The Timeline to Mars

April 2021
First oxygen produced on Mars (5.4 grams via MOXIE)
August 2023
MOXIE completes 16th and final run; 122 grams total
Late 2024
NASA awards OxEon Energy SBIR Phase II contract for scale-up
July 2025
MOMS breadboard demonstrates integrated O₂ and methane production in simulated Mars environment
March 2026
NASA integrates MOXIE-2 into Moon-to-Mars Architecture
2026–2027
Full terrestrial qualification testing
2028
Integration with nuclear fission power source (20–30 kW Kilopower reactor)
Late 2020s
Pre-deploy cargo mission lands MOXIE-2 on Mars to fill MAV tanks before crew launch

The Skeptics Have a Point

Not everyone is celebrating without caveats. Some researchers have flagged that NASA's intermittent funding between 2023 and 2025 nearly stalled momentum on the industrial scale-up. The gap between MOXIE's final run and the MOMS contract left critical engineering talent dispersed.

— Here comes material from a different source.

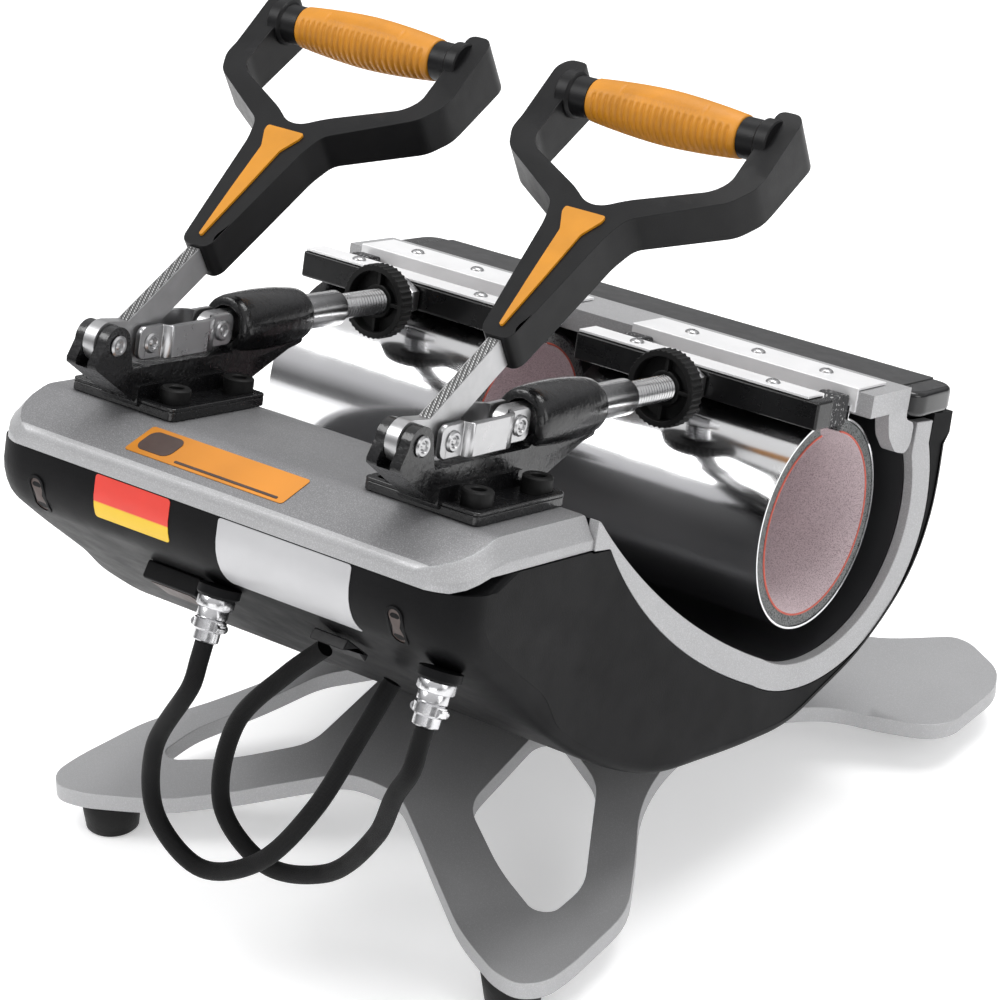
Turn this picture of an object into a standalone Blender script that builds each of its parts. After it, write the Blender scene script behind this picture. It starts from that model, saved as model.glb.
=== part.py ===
"""Mug heat press with two stations.

The stand is level and rests on four rubber feet. The machine above it is
tilted towards the user, who stands on the +Y side. Machine pieces are drawn
in the machine frame: x along the heaters, y and z measured from the heater
axis. An empty carries that frame, and every moving piece hangs from an empty
on its own joint axis.
"""
import bpy
import bmesh
from math import sin, cos, pi, radians, hypot, atan2, sqrt
from mathutils import Vector, Matrix

for old in list(bpy.data.objects):
    bpy.data.objects.remove(old, do_unlink=True)

# ---------------------------------------------------------------- dimensions
MM = 0.001
GAP = 0.3 * MM                 # clearance between touching pieces

TILT = radians(13.4)           # machine leans down towards the user
AXIS_Y = 44.06 * MM              # heater axis in the row frame
AXIS_Z = 154 * MM
STATION_X = 79.8 * MM          # stations at plus and minus this

HEATER_R_IN = 41.5 * MM        # takes an 82 mm mug
HEATER_R_OUT = 48.5 * MM
SHELL_T = 1.0 * MM
HEATER_HALF = 58 * MM
HEATER_LIP_DEG = 15.0          # angle of each lip from the top
SEAM_HALF_DEG = 0.35           # bottom seam between the halves

END_FRONT = 126.5 * MM         # half length of the control box
NEAR_FLARE = 0.0885            # growth of the half length towards the heater axis
END_FLARE = 0.136              # and beyond it
FLARE_START = -157 * MM
WALL_T = 3 * MM

DECK_REAR, DECK_KNEE, DECK_NOSE = -161.2 * MM, -222 * MM, -249 * MM
DECK_Z, NOSE_Z, DECK_SKIRT_Z = 23.8 * MM, 12.8 * MM, 4 * MM
DECK_T = 2.2 * MM
DECK_TOP_HALF = 120 * MM       # flat part, the chamfer runs on to DECK_HALF
DECK_HALF = 126 * MM
DECK_CHAMFER = 9.2 * MM
DECK_SIDE_Z = 10.2 * MM        # lower edge of the deck at the ends

TUB_R = 64.5 * MM
TUB_T = 1.5 * MM
BAND_T = 5 * MM                # thickness of the end trims along x

PIVOT = Vector((0, -236, 53.8)) * MM       # handle on the clevis
LINK = Vector((0, -213, 52.3)) * MM        # link plates on the handle
PUSH = Vector((0, -168, 53.0)) * MM        # link plates on the plunger
PIN_R = 3.9 * MM
HOLE_R = 4.2 * MM
BAR_HALF = 3 * MM              # half thickness of the handle's flat bar
EAR_IN, EAR_OUT = 3.3 * MM, 8.5 * MM
LINK_IN, LINK_OUT = 4.5 * MM, 7.0 * MM
EAR_R, EYE_R, KNUCKLE_R = 8 * MM, 8 * MM, 9 * MM

ROD_R, THREAD_R = 8 * MM, 5.7 * MM
ROD_Z = 53 * MM
ROD_START, ROD_SHOULDER = -149 * MM, -80 * MM
BARREL_R, BORE_R = 13.6 * MM, 8.6 * MM
BARREL_A, BARREL_B = -158 * MM, -110 * MM
WHEEL_Y, WHEEL_R, WHEEL_T = -49.6 * MM, 17.5 * MM, 8 * MM

BAR_Y0, BAR_Y1, BAR_Z0, BAR_Z1 = -27 * MM, -14 * MM, 47.5 * MM, 60 * MM
MOVING_HALF = 64.2 * MM
STRIP_HALF, STRIP_T = 60.3 * MM, 1.2 * MM
RAIL_HALF, CAP_HALF = 148 * MM, 152 * MM

GRIP = Vector((0, -79.3, 173.5)) * MM      # centre of the grip
HANDLE_SLOPE = radians(34.5)
SLEEVE_END_R, SLEEVE_MID_R = 9.3 * MM, 11.8 * MM       # the grip is barrel shaped
SLEEVE_CORE_R, SLEEVE_HALF = 7.6 * MM, 37.6 * MM
COLLAR_R, BOSS_R = 8.8, 10.2   # millimetres, between the sleeve and the arms

HINGE = Vector((0, 0, -49)) * MM           # heater hinge under the front half

FOOT_R, FOOT_H = 14 * MM, 15.7 * MM
BASE_T = 8 * MM
BASE_TOP, BASE_TIP = 60.4 * MM, 24 * MM

LEAD_D = 8 * MM

BLACK = ("black", (0.025, 0.025, 0.027), 0.45, 0.0)
GLOSS = ("gloss_black", (0.012, 0.012, 0.013), 0.2, 0.3)
SILVER = ("silver_paint", (0.42, 0.42, 0.42), 0.4, 0.6)
STEEL = ("steel", (0.62, 0.62, 0.62), 0.22, 1.0)
MIRROR = ("polished_steel", (0.8, 0.8, 0.8), 0.06, 1.0)
ORANGE = ("orange", (0.75, 0.33, 0.03), 0.5, 0.0)
RUBBER = ("rubber", (0.02, 0.02, 0.02), 0.8, 0.0)
FOAM = ("foam", (0.2, 0.21, 0.21), 0.9, 0.0)
GREEN = ("board", (0.02, 0.18, 0.07), 0.5, 0.0)
BRAID = ("braid", (0.03, 0.03, 0.032), 0.75, 0.0)

# ------------------------------------------------------------------- helpers


def empty(name, at, parent=None, rot=(0, 0, 0)):
    ob = bpy.data.objects.new(name, None)
    ob.empty_display_size = 0.02
    ob.location = at
    ob.rotation_euler = rot
    ob.parent = parent
    bpy.context.scene.collection.objects.link(ob)
    return ob


def material(name, look):
    mat = bpy.data.materials.new(name + "_" + look[0])
    mat.use_nodes = True
    shader = mat.node_tree.nodes["Principled BSDF"]
    shader.inputs["Base Color"].default_value = (*look[1], 1)
    shader.inputs["Roughness"].default_value = look[2]
    shader.inputs["Metallic"].default_value = look[3]
    return mat


def piece(name, bm, look, parent=None, home=(0, 0, 0)):
    """Mesh object whose bmesh is drawn in its parent frame's own space."""
    bmesh.ops.translate(bm, verts=bm.verts, vec=-Vector(home))
    bmesh.ops.recalc_face_normals(bm, faces=bm.faces)
    mesh = bpy.data.meshes.new(name)
    bm.to_mesh(mesh)
    bm.free()
    mesh.shade_smooth()
    mesh.set_sharp_from_angle(angle=radians(32))
    ob = bpy.data.objects.new(name, mesh)
    mesh.materials.append(material(name, look))
    bpy.context.scene.collection.objects.link(ob)
    ob.parent = parent
    return ob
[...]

There's also the power question. MOXIE-2 needs 20–30 kilowatts of continuous power — roughly what 20 American homes consume. On Mars, that means a nuclear fission reactor, likely a variant of NASA's Kilopower system. That reactor doesn't exist in flight-ready form yet.

What This Means for the Mars Timeline

MOXIE-2 isn't just a science experiment. It's infrastructure. Without on-site oxygen production, a crewed Mars mission requires either dramatically more launch mass or a one-way ticket. The MOMS system is what makes a round trip economically and physically feasible.

NASA Deputy Administrator Pam Melroy and STMD Associate Administrator Jim Reuter have positioned the system as the "industrial heart" of the Mars campaign. "We aren't just visiting," Reuter said. "We are establishing a presence by living off the land."

The factory that breathes Mars' air so humans can too — that's MOXIE-2. And as of this month, it's officially on the mission manifest.